The station is a couple of miles outside the village, I stop to check out the sightlines and make sure there is parking, and then head into the village. I park up and walk to the church, looking grey and uninviting under leaden skies. I walk to the door set in the middle of the base of the tower; it opens and inside the church is bathed in the marm light of many stained glass windows. Lining the seats of the pews are lots of brightly knitted prayer cushions, not sure if this is the right name for them, but that's what they're for, something for tired knees to rest on when speaking to The Lord. Most are adorned with Royal images, celebrating wedding of European Royal's finest in decades past.

The Parish church of Sts. Peter and Paul, Appledore, Kent

I buy a well written guide, and put another pound in the wall box for the church fund. I take many pictures, no easy in the dim light, but most come off.

The Parish church of Sts. Peter and Paul, Appledore, Kent

Back outside, I consult my reference book and see there is another church at Stone-in-Oxney, a village a few miles away. Through fields on narrow lanes I go, over single track hump-back bridges and into a picturesque village packed with timber-framed houses and thatched cottages, and up the hill of the down that over looks not just the town, but the marsh too. And on a turn in the road is St Mary the Virgin, another splendid church.

The churchyard is scattered with snowdrops, just opening for the spring they know is just around the corner. I walk up the brick made path to the door and push; it is unlocked too, and go inside.

Another wonderful village church, full of history and many years of village life there contained. It is all simple but elegant arches, and the walls bear the marks of when it was either bigger or different. The simple coloured glass of the windows cast a blue light over half the church. Around the underside of the roof is a wooden frame that presumably holds the structure of the pitched roof in place. The floor is made up of small tiles, red and black; very simple but looks very effective. Under the bell tower is a pagan alter, Roman in origin, it's carved face now unclear as to what the markings once were. The guidebook suggests images of bulls were on each side; maybe it is right.

Oliver Cromwell at Appledore

Time then, to head to the station for the arrival of the train, and maybe to read a copy of Private Eye I bought in Dover that morning. As it turned out, all parking was taken in the small yard, and there were already two people waiting; we chatted some, and then my plan to have a pint in the Railway Hotel was scuppered as they were closed until four; bugger.

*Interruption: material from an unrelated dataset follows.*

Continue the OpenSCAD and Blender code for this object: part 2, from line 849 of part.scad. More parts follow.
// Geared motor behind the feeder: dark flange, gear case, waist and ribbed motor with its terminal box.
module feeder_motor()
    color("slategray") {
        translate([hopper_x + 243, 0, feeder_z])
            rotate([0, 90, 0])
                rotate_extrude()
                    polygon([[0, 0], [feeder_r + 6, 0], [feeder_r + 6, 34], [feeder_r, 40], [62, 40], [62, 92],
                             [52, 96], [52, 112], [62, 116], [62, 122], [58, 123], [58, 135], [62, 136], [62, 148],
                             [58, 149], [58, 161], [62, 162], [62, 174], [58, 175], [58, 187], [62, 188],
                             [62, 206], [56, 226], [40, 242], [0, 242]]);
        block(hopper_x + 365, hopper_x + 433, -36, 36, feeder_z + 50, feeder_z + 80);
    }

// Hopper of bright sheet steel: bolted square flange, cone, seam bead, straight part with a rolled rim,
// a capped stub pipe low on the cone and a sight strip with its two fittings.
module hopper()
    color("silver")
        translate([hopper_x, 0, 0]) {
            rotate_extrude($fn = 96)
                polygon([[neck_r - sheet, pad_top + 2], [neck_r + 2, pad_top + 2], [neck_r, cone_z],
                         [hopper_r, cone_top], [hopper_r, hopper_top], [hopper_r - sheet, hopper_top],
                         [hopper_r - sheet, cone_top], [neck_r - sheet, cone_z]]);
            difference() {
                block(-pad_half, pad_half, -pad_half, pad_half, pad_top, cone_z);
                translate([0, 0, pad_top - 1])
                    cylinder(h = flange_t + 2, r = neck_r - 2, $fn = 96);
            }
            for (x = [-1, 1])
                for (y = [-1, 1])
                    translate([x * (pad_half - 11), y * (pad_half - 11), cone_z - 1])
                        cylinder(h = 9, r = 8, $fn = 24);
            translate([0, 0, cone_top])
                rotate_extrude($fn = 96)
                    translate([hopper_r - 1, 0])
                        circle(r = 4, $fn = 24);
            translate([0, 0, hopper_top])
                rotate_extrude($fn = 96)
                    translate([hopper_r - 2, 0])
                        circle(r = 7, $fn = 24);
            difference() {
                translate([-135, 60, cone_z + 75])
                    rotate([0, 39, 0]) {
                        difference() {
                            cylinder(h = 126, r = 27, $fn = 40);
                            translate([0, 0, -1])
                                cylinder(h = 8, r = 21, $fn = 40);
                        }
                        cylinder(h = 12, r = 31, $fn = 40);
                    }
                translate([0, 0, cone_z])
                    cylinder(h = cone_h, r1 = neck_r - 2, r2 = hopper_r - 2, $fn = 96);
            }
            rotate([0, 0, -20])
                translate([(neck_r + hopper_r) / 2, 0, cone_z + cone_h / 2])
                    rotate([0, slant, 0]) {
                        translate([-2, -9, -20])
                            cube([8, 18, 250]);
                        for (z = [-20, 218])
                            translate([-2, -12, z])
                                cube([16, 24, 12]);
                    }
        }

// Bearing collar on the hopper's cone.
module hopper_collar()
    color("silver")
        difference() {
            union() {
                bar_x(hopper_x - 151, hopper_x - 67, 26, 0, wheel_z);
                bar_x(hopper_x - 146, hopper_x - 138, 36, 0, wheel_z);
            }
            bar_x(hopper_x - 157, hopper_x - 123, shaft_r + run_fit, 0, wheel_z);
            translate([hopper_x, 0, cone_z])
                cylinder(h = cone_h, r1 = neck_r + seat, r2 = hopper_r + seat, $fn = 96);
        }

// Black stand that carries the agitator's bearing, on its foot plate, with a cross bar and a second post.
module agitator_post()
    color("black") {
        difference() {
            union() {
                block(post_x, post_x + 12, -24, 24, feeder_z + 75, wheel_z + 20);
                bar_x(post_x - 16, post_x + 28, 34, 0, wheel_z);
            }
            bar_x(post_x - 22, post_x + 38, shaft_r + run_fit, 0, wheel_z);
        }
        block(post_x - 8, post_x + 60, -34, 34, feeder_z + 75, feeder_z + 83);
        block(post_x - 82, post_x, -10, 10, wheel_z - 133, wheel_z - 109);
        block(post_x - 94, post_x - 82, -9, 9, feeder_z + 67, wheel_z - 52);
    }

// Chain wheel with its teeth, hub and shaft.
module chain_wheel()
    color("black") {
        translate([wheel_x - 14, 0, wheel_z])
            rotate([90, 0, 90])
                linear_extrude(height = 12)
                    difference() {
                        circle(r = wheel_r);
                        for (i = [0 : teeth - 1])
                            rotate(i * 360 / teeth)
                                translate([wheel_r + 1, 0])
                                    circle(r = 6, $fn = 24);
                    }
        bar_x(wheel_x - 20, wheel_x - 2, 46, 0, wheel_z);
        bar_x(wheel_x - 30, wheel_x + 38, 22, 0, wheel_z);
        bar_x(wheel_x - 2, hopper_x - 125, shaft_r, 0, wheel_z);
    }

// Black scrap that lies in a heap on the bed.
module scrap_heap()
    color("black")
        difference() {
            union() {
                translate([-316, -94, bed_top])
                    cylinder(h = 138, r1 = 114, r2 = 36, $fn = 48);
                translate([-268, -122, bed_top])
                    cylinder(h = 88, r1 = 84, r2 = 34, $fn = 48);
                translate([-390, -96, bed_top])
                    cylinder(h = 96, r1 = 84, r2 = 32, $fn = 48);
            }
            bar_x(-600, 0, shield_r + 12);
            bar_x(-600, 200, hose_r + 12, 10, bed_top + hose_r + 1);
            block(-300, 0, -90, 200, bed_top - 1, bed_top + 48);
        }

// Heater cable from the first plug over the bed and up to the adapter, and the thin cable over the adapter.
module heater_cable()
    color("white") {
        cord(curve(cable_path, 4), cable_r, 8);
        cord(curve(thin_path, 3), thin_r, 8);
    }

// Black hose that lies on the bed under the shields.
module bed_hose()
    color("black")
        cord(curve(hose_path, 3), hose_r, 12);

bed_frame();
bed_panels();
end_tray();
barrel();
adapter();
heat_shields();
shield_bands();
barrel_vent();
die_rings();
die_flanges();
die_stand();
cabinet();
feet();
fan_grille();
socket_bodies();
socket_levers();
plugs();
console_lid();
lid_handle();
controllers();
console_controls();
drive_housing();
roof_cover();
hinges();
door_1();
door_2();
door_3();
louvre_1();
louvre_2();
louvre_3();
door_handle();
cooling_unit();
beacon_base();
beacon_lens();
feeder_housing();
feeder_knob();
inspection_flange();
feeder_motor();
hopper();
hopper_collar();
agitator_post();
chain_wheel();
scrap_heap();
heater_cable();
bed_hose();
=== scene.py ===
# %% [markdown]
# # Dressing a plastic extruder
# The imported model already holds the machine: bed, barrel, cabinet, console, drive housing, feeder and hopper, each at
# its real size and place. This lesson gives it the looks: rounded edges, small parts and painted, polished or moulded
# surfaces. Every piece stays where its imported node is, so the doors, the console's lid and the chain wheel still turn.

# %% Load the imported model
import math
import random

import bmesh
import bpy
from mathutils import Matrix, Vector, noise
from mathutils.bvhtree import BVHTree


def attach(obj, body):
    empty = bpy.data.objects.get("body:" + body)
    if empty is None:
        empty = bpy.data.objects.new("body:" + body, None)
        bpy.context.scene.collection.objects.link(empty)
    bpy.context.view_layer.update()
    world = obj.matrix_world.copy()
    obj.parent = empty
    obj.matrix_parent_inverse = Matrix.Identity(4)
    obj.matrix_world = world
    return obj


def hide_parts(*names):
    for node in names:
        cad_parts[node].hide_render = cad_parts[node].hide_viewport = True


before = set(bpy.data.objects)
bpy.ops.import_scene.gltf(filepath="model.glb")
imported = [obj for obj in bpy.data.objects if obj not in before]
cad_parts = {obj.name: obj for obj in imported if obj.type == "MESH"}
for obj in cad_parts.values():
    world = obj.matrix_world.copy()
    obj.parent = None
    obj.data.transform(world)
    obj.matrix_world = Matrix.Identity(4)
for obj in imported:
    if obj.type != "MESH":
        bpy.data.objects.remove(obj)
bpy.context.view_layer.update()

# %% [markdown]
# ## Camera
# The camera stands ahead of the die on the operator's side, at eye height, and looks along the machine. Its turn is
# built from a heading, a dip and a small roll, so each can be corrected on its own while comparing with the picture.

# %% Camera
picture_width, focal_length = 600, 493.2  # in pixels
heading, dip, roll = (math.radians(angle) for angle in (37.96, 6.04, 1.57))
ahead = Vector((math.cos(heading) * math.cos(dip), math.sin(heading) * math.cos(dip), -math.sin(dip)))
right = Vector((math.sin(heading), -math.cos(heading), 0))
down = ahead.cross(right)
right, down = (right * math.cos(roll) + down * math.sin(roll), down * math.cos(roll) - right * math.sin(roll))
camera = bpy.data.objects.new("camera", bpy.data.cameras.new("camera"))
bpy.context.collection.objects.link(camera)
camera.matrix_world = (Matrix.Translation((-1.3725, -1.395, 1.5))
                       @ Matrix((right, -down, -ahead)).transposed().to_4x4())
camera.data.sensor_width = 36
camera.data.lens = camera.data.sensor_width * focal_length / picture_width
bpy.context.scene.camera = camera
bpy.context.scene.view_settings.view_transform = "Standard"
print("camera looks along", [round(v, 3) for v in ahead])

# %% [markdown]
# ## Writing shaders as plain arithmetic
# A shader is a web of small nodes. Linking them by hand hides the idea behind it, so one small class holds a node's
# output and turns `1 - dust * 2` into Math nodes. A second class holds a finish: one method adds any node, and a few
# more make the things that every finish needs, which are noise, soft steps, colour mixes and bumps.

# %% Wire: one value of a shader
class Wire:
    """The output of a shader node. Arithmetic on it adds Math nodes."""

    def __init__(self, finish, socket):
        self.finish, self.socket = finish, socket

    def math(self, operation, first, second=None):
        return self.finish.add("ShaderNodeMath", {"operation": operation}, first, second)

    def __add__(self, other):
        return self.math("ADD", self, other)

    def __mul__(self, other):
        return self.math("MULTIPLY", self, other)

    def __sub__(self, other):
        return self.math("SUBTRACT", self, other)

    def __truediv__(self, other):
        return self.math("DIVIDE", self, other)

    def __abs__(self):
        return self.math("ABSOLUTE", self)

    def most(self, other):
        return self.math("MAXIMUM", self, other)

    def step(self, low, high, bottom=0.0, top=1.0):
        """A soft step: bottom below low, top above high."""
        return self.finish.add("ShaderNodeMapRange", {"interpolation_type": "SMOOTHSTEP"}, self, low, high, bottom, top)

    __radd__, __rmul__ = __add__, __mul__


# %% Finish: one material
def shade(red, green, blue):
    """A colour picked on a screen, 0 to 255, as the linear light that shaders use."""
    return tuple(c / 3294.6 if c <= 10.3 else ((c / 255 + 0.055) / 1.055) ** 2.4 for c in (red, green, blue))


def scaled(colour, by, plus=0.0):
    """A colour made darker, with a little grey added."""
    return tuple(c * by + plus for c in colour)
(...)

Oliver Cromwell at Appledore

So, I go onto the station to chat with those already there, and hope that the light would improve. In fact, it already had, and the sun had broke through the clouds, and the greys had given way to greens and browns on the land. More and more people arrived, soon there were twenty of us filling the platform; some just to watch, but some very serious photographers, with lenses of great size.

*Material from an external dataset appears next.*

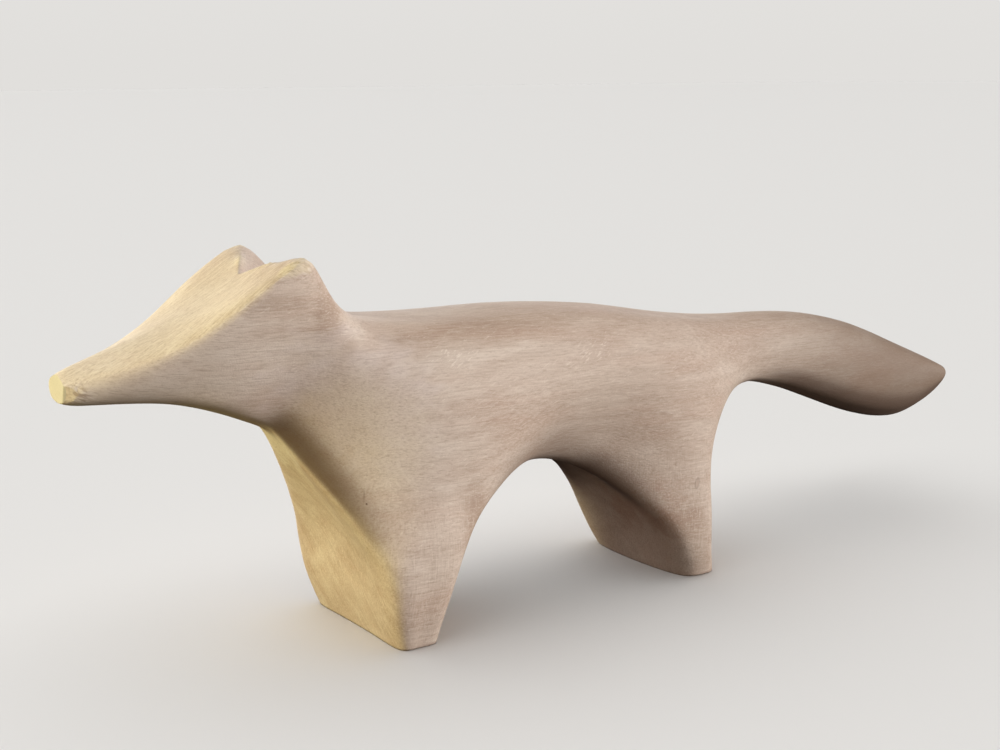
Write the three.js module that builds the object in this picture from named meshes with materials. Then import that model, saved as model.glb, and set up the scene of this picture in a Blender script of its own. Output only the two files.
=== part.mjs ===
// A carved wooden fox.
// Units are millimetres and +Z is up. The fox looks toward -X and its left side faces -Y.
// The origin is on the floor, below the middle of its length and width.
//
// The fox is one block of wood, so it is one closed mesh. A coarse cage of four-sided faces
// gives the form: a ring of twelve corners at each section from nose to tail, and two legs
// let into the underside. Two rounds of Catmull-Clark subdivision round the cage off.
// Creased edges stay crisper: the rims of the feet, the cut end of the nose, the crests of the
// head, the tips of the ears and the notch between them.

import * as THREE from "three";

const rounds = 2;
const crease = { foot: 9, notch: 2.4, ears: 0.6, crest: 0.5, nose: 2.6 };

// Corners of a ring, counted from the crown down the right side and up the left side.
const corners = 12;
const ridge = 2;
const rightEdge = 4;
const leftEdge = 8;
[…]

By the time the smoke could be seen a few miles away, I guess forty of us crammed onto the platform, and then Oliver Cromwell came into view, leaving a great cloud of smoke in her wake. She was held at the distant signal to allow a local service to come the other way through the single track section; once that was beside us in the station, with a shriek from her whistle, Oliver Cromwell moved off, one puff at a time.

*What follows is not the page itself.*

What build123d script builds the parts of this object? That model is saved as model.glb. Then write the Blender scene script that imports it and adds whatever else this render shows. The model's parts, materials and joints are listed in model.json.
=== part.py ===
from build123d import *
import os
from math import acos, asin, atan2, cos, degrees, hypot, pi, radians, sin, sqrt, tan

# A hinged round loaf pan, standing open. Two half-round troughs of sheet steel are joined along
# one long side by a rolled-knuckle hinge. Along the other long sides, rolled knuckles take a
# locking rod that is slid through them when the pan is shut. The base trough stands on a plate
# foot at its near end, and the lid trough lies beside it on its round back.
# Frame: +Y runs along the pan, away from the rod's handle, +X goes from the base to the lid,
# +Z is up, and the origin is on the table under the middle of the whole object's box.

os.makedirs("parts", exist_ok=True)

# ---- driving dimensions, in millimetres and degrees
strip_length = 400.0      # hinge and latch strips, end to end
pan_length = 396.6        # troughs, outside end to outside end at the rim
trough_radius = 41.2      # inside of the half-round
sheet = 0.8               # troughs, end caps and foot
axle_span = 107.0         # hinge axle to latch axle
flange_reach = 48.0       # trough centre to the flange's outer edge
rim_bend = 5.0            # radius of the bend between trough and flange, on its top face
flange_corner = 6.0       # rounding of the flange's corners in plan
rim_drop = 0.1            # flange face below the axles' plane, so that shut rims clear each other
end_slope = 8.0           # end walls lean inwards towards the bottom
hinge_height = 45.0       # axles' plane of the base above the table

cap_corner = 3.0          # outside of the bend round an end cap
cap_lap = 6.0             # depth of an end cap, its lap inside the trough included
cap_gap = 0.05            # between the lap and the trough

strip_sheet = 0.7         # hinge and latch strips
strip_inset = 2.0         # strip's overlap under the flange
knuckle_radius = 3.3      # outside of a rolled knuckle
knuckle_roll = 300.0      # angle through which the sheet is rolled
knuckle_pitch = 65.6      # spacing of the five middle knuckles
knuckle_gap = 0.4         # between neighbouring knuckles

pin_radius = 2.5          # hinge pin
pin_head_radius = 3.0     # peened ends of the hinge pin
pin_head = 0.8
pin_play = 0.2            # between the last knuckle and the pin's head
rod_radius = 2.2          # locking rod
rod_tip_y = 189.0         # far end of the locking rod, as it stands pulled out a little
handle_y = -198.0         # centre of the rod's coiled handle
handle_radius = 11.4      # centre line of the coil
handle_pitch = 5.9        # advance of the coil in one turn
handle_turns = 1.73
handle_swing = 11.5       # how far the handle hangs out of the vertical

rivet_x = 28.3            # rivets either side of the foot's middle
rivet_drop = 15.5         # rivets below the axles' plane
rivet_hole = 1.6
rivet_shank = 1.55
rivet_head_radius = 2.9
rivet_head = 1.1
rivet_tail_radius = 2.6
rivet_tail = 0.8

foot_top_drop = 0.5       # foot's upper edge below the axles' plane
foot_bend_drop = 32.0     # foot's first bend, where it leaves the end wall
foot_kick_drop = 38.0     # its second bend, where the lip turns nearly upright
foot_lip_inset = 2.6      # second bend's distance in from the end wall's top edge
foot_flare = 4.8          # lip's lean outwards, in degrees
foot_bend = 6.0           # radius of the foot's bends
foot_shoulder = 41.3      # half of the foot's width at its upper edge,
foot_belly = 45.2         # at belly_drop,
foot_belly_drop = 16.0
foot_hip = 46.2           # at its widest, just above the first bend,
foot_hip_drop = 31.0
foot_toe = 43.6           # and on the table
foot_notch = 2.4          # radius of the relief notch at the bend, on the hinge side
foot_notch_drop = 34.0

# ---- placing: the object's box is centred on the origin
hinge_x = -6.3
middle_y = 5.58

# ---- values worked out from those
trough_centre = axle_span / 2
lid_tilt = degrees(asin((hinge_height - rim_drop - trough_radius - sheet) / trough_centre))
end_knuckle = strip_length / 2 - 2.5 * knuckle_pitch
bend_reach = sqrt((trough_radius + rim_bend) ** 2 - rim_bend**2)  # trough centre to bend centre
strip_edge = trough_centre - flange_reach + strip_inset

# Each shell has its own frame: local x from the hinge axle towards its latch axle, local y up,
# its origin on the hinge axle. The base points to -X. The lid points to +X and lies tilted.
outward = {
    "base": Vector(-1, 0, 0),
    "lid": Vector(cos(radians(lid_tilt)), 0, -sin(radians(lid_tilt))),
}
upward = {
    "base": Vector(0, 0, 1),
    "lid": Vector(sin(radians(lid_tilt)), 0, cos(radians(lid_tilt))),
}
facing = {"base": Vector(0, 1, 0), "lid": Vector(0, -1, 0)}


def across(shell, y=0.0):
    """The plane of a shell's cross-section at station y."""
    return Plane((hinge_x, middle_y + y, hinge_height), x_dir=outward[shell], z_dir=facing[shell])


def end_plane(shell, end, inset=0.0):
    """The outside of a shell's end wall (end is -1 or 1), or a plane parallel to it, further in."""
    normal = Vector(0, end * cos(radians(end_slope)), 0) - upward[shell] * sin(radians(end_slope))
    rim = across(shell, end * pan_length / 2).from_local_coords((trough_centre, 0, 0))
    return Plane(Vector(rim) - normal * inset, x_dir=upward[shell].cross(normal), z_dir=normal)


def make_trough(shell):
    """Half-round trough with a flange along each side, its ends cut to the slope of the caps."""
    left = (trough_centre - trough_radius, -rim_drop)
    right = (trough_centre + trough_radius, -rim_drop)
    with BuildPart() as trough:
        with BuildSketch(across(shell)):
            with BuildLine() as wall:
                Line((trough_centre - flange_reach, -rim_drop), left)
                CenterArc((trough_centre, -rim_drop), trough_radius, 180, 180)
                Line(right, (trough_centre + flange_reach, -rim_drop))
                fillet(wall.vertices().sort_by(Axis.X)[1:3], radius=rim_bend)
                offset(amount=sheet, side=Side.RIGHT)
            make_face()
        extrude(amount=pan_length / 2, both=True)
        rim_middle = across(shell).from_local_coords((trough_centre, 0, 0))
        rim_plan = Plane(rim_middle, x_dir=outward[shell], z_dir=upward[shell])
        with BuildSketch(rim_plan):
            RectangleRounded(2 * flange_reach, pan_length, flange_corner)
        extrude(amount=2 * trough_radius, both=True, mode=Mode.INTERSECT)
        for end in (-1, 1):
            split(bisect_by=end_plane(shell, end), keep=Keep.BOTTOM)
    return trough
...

Oliver Cromwell at Appledore

The puffs got closer together as she gathered pace, and soon passed the local service, and then was upon us, whistle shrieking again, filling my viewfinder. The camera whirred away, and then, she was here and then passing and done. All in a flash, leaving us being silently showered with ash from her funnel.

Oliver Cromwell at Appledore

It was worth it, I promise you.

Time then to head back home and prepare to pick up Jools from work.